I’m not sure whether the clerk at the Forks Motel was Goth or if she was following management’s direction to go full vampire, but the pale make-up and blacken eyes was something to ponder while eating our final “descent” meal at the local pizzeria.  Back at the hotel, as we were doing final prep on our rigs, my good buddy Steve, who had kindly driven us across the Olympic Peninsula, told us that he would have to return to Seattle due to a family emergency.  Steve then disappeared.  As Mykenna and I pondered our next move Steve returned with two tee shirts, two pairs of cotton basketball shorts and instructions on where to meet race organizer – Troy Hopwood – for a morning ride to the beach.  He’d figured it all out.

A countywide scheduled power outage meant that for the first time in over thirty years I’d start a day without a hot cup of coffee.  Even at twenty-four thousand feet on Manaslu I’d been able to brew up a hot cuppa.  Coffee is an essential and now I’d be embarking on a major adventure on a can of Starbucks Double Shot Energy.  I got the caffeine but not the experience.

Mykenna and I closed the motel room door at five till six leaving behind four Pop Tarts, a wastebasket full of water bottles and our disposable cholo prison garb.  We rolled across the deserted main drag to meet Troy who was holed up at neighboring motel.  Forks to the start at Rialto Beach is just shy of fifteen miles and Mykenna and I were thankful for the ride; there would be no shortage of miles on this day.

I am fairly new to bikepacking and extremely new to bikepack racing, and when we pulled into the parking lot I felt like a kid on his first day at a new school – everyone else knows everything and I know nothing.  Every racer who wasn’t from around these parts was definitely getting the cold iron gray Northwest Coast experience.

A cold and unforgiving place

After a tire dip and a group photo, all forty-five or so racers were off.  Mykenna and I were a bit slow getting started and by the time we rolled out of the parking lot the fastest half dozen riders were already down the road, never to be seen again.  I had spent a month living at under twelve miles per hour and I was worried that I’d have to rein in Mykenna, but happily he was in the same zone from the first pedal stroke.  We rolled along meeting a few of the other riders; we passed a few, got passed by a few, but within ten miles we were on our own.

I had studied the route, but only now did I realize that we’d be passing close to Forks but not actually through Forks; coffee would have to wait until the Log Cabin Resort, which I had verified was open.  Mykenna and I were rolling along up the first climb when we hit our first snow patch.  No big deal just a hundred yards of late season slop.  That snow patch was followed by another, then another.  No problem, snow problem, just keep moving forward, keep it steady.

There will be snow

Once over the pass and with the snow behind us we zipped down to the Olympic Discovery Trail, which dropped us onto the Spruce Railroad Grade along the shoreline of Lake Crescent.  The last time I rode this section of trail was a wet moonless night and the surface was gravel.  The trail is now paved and on this day a bit of cloudy sunshine reflected off of the mountain lake. 

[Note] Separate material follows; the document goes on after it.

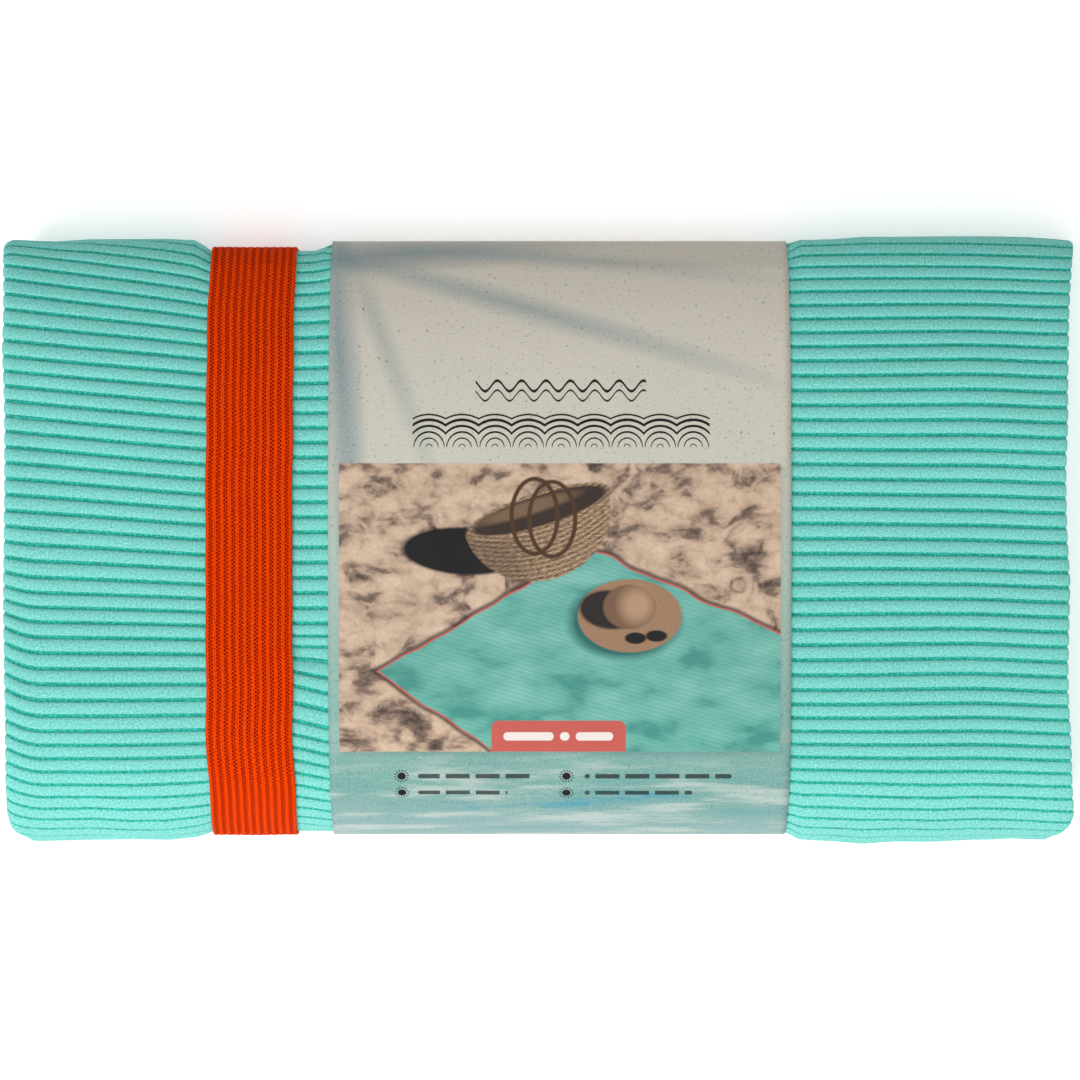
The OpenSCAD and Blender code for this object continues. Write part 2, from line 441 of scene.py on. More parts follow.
# ------- the two loops
class Outline:
    """The bundle's outline at one x. w is the length along it from the middle of the front, first
    towards +Y and then back under the bundle."""

    def __init__(self, x):
        r_neg, r_low, r_high = STACK / 2, 2 * PITCH, PITCH
        top, low, neg = HALF_W - r_high, HALF_W - r_low, r_neg - HALF_W
        points = ([(0, STACK)] + self.level(0, top, STACK, 90)
                  + self.arc(top, STACK - r_high, r_high, 90, 0, 60)
                  + self.arc(low, r_low, r_low, 0, -90, 60) + self.level(low, neg, 0, 160)
                  + self.arc(neg, r_neg, r_neg, 270, 90, 120) + self.level(neg, 0, STACK, 90)
                  + [(0, STACK)])
        y, z = np.array(points).T
        _, self.y, self.z = settle(np.full(len(y), x), y, z)
        self.w = np.concatenate([[0], np.cumsum(np.hypot(np.diff(self.y), np.diff(self.z)))])
        self.length = self.w[-1]

    @staticmethod
    def arc(y, z, radius, start, end, count):
        angles = np.radians(np.linspace(start, end, count))
        return [(y + radius * math.cos(a), z + radius * math.sin(a)) for a in angles]

    @staticmethod
    def level(start, end, z, count):
        return [(y, z) for y in np.linspace(start, end, count + 1)[1:-1]]

    def at(self, w, grow):
        """Places (y, z) at w, out from the outline by grow."""
        def find(shift, row):
            return np.interp((w + shift) % self.length, self.w, row)

        step = 0.4 * MM
        d_y = find(step, self.y) - find(-step, self.y)
        d_z = find(step, self.z) - find(-step, self.z)
        size = np.hypot(d_y, d_z)
        return find(0, self.y) - grow * d_z / size, find(0, self.z) + grow * d_y / size

    def under(self, y):
        """w of a place under the bundle."""
        back = (self.w > 0.3 * self.length) & (self.w < 0.7 * self.length)
        return np.interp(-y, -self.y[back], self.w[back])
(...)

The Log Cabin Resort is a half mile off route, but I was jonesing for some hot coffee so we continued straight towards the cool, little-known resort.  The coffee was lukewarm, but worth the minimal extra effort, and soon we were back on route heading onto the Olympic Adventure Trail.

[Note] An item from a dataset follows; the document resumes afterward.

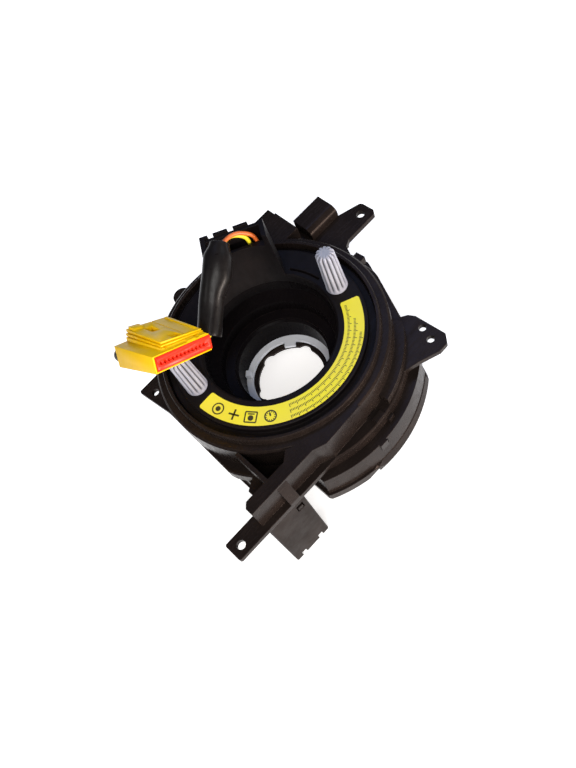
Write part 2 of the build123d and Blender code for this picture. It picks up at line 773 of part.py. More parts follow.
# ---- plug on the end of the lead: a stepped yellow body with a red lock in its face ----
step_left = 5.0
step_front = 2.5
plug_margin = 0.6
lock_depth = 4.0
lock_proud = 0.3
slot_count = 12
boot_across = 4.5
with BuildPart() as plug_body:
    with BuildSketch(plug_plane):
        Rectangle(plug_width, plug_depth, align=(Align.MIN, Align.MIN))
    extrude(amount=plug_thickness)
    with BuildSketch(plug_plane.offset(plug_thickness)):
        with Locations((step_left, step_front)):
            Rectangle(plug_width - step_left, plug_depth - step_front, align=(Align.MIN, Align.MIN))
    extrude(amount=plug_step_height)
    # two grooves run along the left side and the front of the step
    with BuildSketch(plug_plane.offset(plug_thickness + 1.7)):
        with Locations((step_left, step_front)):
            Rectangle(plug_width, plug_depth, align=(Align.MIN, Align.MIN))
        with Locations((step_left + 0.5, step_front + 0.5)):
            Rectangle(plug_width, plug_depth, align=(Align.MIN, Align.MIN), mode=Mode.SUBTRACT)
    extrude(amount=0.9, mode=Mode.SUBTRACT)
    # windows in the top and a raised corner behind
    with BuildSketch(plug_plane.offset(plug_thickness + plug_step_height)):
        with Locations((step_left + 6.0, 15.5), (step_left + 12.6, 9.4)):
            Rectangle(3.6, 2.5)
        with Locations((plug_width - 3.0, 6.2), (plug_width - 3.4, 15.5)):
            Rectangle(1.6, 1.6)
    extrude(amount=-2.4, mode=Mode.SUBTRACT)
    with BuildSketch(plug_plane.offset(plug_thickness + plug_step_height)):
        with Locations((step_left + 1.0, plug_depth - 1.0)):
            Rectangle(4.5, 3.2, align=(Align.MIN, Align.MAX))
    extrude(amount=0.9)
    # the mouth that the lock sits in
    with BuildSketch(plug_plane.offset(plug_margin)):
        with Locations((plug_margin, 0)):
            Rectangle(plug_width - 2 * plug_margin, lock_depth, align=(Align.MIN, Align.MIN))
    extrude(amount=plug_thickness - 2 * plug_margin, mode=Mode.SUBTRACT)
save(plug_body.part, "plug_body")

with BuildPart() as plug_lock:
    with BuildSketch(plug_plane.offset(plug_margin)):
        with Locations((plug_margin, -lock_proud)):
            Rectangle(plug_width - 2 * plug_margin, lock_depth + lock_proud, align=(Align.MIN, Align.MIN))
    extrude(amount=plug_thickness - 2 * plug_margin)
    with BuildSketch(plug_plane.offset(plug_thickness / 2 - 0.8)):
        with Locations((plug_width / 2, -lock_proud)):
            with GridLocations(1.7, 1.0, slot_count, 1):
                Rectangle(0.8, 3.0)
    extrude(amount=1.6, mode=Mode.SUBTRACT)
save(plug_lock.part, "plug_lock")

boot_plane = Plane(plug_plane * Location((boot_across, plug_depth, plug_thickness / 2), (-90, 0, 0)))
with BuildPart() as lead_boot:
    with BuildSketch(boot_plane):
        Circle(boot_radius)
    extrude(amount=boot_length)
save(lead_boot.part, "lead_boot")

# ---- the lead: two cores in a shrunk sleeve, from the tower's header to the plug's boot ----
lead_end = boot_plane.offset(boot_length).origin
lead_approach = boot_plane.offset(boot_length + 5.4).origin
core_spread = (boot_plane.x_dir - boot_plane.y_dir) * 0.67
header_z = header_top_z
yellow_route = [
    (21.1, 24.1, header_z),
    (21.0, 24.0, 44.5),
    (19.3, 24.1, 50.5),
    (15.3, 22.4, 53.6),
    (4.05, 18.3, 50.0),
    (-3.55, 14.6, 46.0),
    (-10.35, 10.9, 41.2),
    (-20.0, 5.0, 33.7),
    (-25.0, 13.5, 27.0),
    (-31.0, 21.0, 26.5),
    (-40.0, 28.5, 31.0),
    (-46.0, 29.0, 40.5),
    tuple(lead_approach - core_spread),
    tuple(lead_end - core_spread),
]
orange_route = [
    (23.8, 22.4, header_z),
    (23.7, 22.4, 44.5),
    (22.3, 22.2, 51.0),
    (17.0, 24.8, 55.3),
    (3.15, 20.1, 50.2),
    (-4.45, 16.4, 46.0),
    (-11.25, 12.7, 41.2),
    (-19.5, 7.2, 33.7),
    (-23.8, 15.2, 27.0),
    (-29.5, 22.4, 26.8),
    (-38.5, 29.8, 31.6),
    (-44.4, 30.0, 41.0),
    tuple(lead_approach + core_spread),
    tuple(lead_end + core_spread),
]
sleeve_route = [
    (10.6, 21.9, 52.3),
    (3.6, 19.2, 50.0),
    (-4.0, 15.5, 46.0),
    (-10.8, 11.8, 41.2),
    (-17.0, 8.0, 36.5),
]


def corner_radii(route):
    # Each corner's arc takes 0.45 of the shorter straight beside it.
    radii = []
    for before, corner, after in zip(route, route[1:], route[2:]):
        arriving = Vector(corner) - Vector(before)
        leaving = Vector(after) - Vector(corner)
        half_turn = math.radians(arriving.get_angle(leaving)) / 2
        radii.append(0.45 * min(arriving.length, leaving.length) / math.tan(half_turn))
    return radii


for name, route in (("yellow_core", yellow_route), ("orange_core", orange_route)):
    with BuildPart() as core:
        with BuildLine() as core_line:
            FilletPolyline(*route, radius=corner_radii(route))
        with BuildSketch(Plane(core_line.line.edges()[0] @ 0, z_dir=core_line.line.edges()[0] % 0)):
            Circle(core_radius)
        sweep()
    save(core.part, name)

with BuildPart() as lead_sleeve:
    with BuildLine() as sleeve_line:
        FilletPolyline(*sleeve_route, radius=corner_radii(sleeve_route))
    with BuildSketch(Plane(sleeve_line.line.edges()[0] @ 0, z_dir=sleeve_line.line.edges()[0] % 0)):
        Circle(sleeve_radius)
        Circle(sleeve_bore, mode=Mode.SUBTRACT)
    sweep()
save(lead_sleeve.part, "lead_sleeve")
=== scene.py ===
import math

import bmesh
import bpy
from bpy.props import (
    FloatProperty,
    FloatVectorProperty,
    IntProperty,
    PointerProperty,
)
from mathutils import Euler, Matrix, Vector, noise


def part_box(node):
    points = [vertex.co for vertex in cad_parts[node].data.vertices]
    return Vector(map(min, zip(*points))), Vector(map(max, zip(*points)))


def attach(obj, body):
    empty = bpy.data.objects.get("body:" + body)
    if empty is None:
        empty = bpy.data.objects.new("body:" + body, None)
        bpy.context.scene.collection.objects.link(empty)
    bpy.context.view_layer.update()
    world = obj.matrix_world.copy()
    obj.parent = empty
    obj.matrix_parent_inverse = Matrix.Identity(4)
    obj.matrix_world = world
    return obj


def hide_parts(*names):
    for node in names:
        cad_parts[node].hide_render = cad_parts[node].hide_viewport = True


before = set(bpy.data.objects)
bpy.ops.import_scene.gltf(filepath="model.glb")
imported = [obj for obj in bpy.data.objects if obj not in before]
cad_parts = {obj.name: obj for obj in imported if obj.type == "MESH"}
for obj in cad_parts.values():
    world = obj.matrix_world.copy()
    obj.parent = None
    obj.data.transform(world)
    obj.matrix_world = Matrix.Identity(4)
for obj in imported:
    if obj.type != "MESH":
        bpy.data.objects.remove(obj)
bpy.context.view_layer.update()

bl_info = {
    "name": "Steering Clock Spring",
    "version": (1, 0, 0),
    "blender": (4, 5, 0),
    "location": "3D View > Sidebar > Clock Spring",
    "description": "Builds the looks of a steering clock spring around its packed solids",
    "category": "Add Mesh",
}

# Metres, in the frame of the solids: +Z up the steering axis, the origin on the mounting face.
ROTOR_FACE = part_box("driver_pin_right")[0].z
LABEL_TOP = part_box("yellow_label")[1].z
FLOOR_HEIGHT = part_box("harness_connector_shroud")[0].z
PLUG_TURN = Euler((math.radians(-32), math.radians(29), math.radians(19)), "ZYX")
PLUG_CORNER = Vector((-0.0436, -0.0049, ROTOR_FACE + 0.0403))

YELLOW_ROUTE = [
    (0.0211, 0.0241, 0.0365),
    (0.02137, 0.02361, 0.0415),
    (0.0202, 0.0248, 0.0451),
    (0.0154, 0.0262, 0.0492),
    (0.00949, 0.02371, 0.0500),
    (0.00075, 0.0170, 0.0475),
    (-0.00805, 0.0123, 0.0420),
    (-0.01555, 0.0081, 0.0380),
    (-0.0202, 0.0078, 0.0350),
    (-0.0252, 0.0135, 0.0290),
    (-0.0310, 0.0210, 0.0265),
    (-0.0400, 0.0285, 0.0310),
    (-0.0460, 0.0290, 0.0405),
    (-0.048233, 0.024470, 0.047887),
    (-0.046695, 0.019688, 0.049870),
]
ORANGE_ROUTE = [
    (0.0238, 0.0224, 0.0365),
    (0.02370, 0.02162, 0.0415),
    (0.0226, 0.0228, 0.0452),
    (0.0176, 0.0257, 0.0491),
    (0.00908, 0.02452, 0.0505),
    (-0.00015, 0.0188, 0.0475),
    (-0.00895, 0.0141, 0.0420),
    (-0.01645, 0.0099, 0.0380),
    (-0.0210, 0.0096, 0.0352),
    (-0.0242, 0.0152, 0.0290),
    (-0.0295, 0.0224, 0.0268),
    (-0.0385, 0.0298, 0.0316),
    (-0.0444, 0.0300, 0.0410),
    (-0.046475, 0.025135, 0.048129),
    (-0.044937, 0.020354, 0.050112),
]
SLEEVE_ROUTE = [
    (0.00984, 0.02416, 0.0515),
    (0.0055, 0.0211, 0.0500),
    (0.0003, 0.0179, 0.0475),
    (-0.0049, 0.0150, 0.0445),
    (-0.00995, 0.0125, 0.0410),
    (-0.01777, 0.0079, 0.0368),
]
SLEEVE_FACE = Vector((-0.15, -0.49, 0.86))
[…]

The OAT is the result of a focused effort to bring cycling to the Olympic Peninsula.  The trial is thought-out and well-designed; it would be fun on anything from a full suspension 29er to a mega-loaded fully rigid gravel rig.  It’s well worth a visit.  I’m happy that the funky “moto barriers” have been dug up and removed.

The OAT rocks

Following the OAT the route literally flies downhill into Port Angeles where we met up with a couple of comrades outside of the local fancy organic grocery.  I made the first lap through the store and other than a bag of nuts and some chocolate covered coffee beans I found nothing of interest.  Mykena was more imaginative and came out with two handfuls of food.  We decided to go a little off route and eat at the local Taco Time.  This was our first lesson on time wasting.  We probably burned an hour indecisively rolling around Port Angeles.

After dinner we decided to push on to Sequim where, due to rain, we had booked a hotel room.  Hoteling on night one felt a little like cheating, but we figured better warm and dry than cold and wet, especially on night one.  We rolled into the Red Lion at around ten thirty, showered and fell asleep immediately.